-- BEGIN --

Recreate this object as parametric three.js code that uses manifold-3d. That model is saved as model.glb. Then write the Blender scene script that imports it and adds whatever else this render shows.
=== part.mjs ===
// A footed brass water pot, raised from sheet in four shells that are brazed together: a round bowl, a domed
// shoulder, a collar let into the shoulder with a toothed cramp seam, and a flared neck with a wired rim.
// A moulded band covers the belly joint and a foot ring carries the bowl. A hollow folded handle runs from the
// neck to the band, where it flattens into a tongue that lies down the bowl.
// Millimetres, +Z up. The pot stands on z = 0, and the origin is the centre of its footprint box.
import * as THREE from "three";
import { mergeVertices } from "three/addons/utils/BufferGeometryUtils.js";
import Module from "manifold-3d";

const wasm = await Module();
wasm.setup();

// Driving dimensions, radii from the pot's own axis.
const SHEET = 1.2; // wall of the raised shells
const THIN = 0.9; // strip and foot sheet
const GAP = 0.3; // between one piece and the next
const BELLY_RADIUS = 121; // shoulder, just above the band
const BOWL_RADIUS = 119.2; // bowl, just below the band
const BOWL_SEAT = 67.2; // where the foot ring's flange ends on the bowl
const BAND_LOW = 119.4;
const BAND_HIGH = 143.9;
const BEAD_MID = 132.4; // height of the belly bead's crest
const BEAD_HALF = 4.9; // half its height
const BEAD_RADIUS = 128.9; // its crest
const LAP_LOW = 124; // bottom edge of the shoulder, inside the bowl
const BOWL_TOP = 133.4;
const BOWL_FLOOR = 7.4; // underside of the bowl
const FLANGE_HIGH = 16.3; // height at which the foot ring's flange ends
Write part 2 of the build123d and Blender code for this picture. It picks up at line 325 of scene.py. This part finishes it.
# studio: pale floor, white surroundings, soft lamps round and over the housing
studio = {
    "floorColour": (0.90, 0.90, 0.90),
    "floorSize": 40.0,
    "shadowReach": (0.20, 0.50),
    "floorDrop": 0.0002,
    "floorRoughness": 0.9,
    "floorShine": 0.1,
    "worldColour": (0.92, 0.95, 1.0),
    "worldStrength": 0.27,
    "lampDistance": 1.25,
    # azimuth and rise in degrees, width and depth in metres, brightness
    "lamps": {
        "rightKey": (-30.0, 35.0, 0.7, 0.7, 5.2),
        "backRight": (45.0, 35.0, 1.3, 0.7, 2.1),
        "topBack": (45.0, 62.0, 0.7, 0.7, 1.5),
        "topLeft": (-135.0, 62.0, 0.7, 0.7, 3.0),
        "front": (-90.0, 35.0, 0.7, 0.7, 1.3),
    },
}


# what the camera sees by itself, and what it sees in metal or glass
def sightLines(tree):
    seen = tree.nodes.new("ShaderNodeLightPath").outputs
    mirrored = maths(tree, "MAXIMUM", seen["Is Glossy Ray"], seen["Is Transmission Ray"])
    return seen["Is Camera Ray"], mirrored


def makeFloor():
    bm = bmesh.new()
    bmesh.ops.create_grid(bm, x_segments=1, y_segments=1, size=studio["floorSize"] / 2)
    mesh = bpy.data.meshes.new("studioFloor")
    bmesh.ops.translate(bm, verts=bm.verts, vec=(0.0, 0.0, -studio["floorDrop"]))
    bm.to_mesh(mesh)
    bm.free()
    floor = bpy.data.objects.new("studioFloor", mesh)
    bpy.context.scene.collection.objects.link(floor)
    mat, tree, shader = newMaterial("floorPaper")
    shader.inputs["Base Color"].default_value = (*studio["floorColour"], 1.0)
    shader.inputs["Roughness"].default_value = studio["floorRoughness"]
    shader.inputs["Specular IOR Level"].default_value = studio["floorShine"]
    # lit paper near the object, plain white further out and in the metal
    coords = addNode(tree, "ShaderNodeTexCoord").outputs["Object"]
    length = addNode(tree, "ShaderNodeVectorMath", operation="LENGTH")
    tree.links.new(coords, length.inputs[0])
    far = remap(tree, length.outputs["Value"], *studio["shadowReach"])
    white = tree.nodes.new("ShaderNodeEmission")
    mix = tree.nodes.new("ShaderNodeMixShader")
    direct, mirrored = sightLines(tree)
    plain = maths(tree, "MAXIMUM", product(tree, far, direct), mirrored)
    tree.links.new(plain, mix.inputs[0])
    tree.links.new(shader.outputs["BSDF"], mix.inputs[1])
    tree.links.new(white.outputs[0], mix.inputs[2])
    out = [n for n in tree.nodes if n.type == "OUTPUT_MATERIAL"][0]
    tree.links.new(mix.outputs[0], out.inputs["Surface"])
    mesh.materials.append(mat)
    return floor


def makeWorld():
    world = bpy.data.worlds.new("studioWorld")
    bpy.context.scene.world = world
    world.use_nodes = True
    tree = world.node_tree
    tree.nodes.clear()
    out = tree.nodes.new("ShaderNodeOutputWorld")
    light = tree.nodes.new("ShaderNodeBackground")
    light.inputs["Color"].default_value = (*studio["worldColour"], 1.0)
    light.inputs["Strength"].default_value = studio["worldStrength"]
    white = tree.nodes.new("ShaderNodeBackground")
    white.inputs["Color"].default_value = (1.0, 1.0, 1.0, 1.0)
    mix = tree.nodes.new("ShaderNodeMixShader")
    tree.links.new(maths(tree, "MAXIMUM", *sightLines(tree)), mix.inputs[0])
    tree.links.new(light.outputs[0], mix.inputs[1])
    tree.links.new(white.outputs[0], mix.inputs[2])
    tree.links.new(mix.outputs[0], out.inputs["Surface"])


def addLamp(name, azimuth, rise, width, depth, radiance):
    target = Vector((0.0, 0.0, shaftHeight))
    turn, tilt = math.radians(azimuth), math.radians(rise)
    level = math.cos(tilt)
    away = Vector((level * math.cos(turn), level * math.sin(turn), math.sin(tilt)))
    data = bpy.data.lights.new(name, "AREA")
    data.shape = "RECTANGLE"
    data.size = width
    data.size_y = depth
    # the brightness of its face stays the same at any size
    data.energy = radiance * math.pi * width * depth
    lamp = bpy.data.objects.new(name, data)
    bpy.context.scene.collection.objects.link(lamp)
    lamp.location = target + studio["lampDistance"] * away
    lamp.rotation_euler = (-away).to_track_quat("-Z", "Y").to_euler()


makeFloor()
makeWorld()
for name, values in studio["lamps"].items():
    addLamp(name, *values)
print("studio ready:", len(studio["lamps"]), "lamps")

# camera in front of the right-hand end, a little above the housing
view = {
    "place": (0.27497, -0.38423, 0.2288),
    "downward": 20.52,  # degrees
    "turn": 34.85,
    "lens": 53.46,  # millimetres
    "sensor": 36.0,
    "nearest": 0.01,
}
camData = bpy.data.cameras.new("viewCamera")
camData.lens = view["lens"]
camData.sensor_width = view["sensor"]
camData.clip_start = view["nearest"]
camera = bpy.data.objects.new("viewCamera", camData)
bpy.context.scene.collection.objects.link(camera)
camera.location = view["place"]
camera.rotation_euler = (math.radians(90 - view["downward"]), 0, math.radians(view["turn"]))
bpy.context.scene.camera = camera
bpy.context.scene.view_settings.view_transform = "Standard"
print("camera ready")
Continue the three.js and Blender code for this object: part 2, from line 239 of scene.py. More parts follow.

-- END --

:: Exercise ::
From the first line above through the line that contains "wasm.setup();", quote each line exactly. Output nothing more.

:: Complete output ::
Recreate this object as parametric three.js code that uses manifold-3d. That model is saved as model.glb. Then write the Blender scene script that imports it and adds whatever else this render shows.
=== part.mjs ===
// A footed brass water pot, raised from sheet in four shells that are brazed together: a round bowl, a domed
// shoulder, a collar let into the shoulder with a toothed cramp seam, and a flared neck with a wired rim.
// A moulded band covers the belly joint and a foot ring carries the bowl. A hollow folded handle runs from the
// neck to the band, where it flattens into a tongue that lies down the bowl.
// Millimetres, +Z up. The pot stands on z = 0, and the origin is the centre of its footprint box.
import * as THREE from "three";
import { mergeVertices } from "three/addons/utils/BufferGeometryUtils.js";
import Module from "manifold-3d";

const wasm = await Module();
wasm.setup();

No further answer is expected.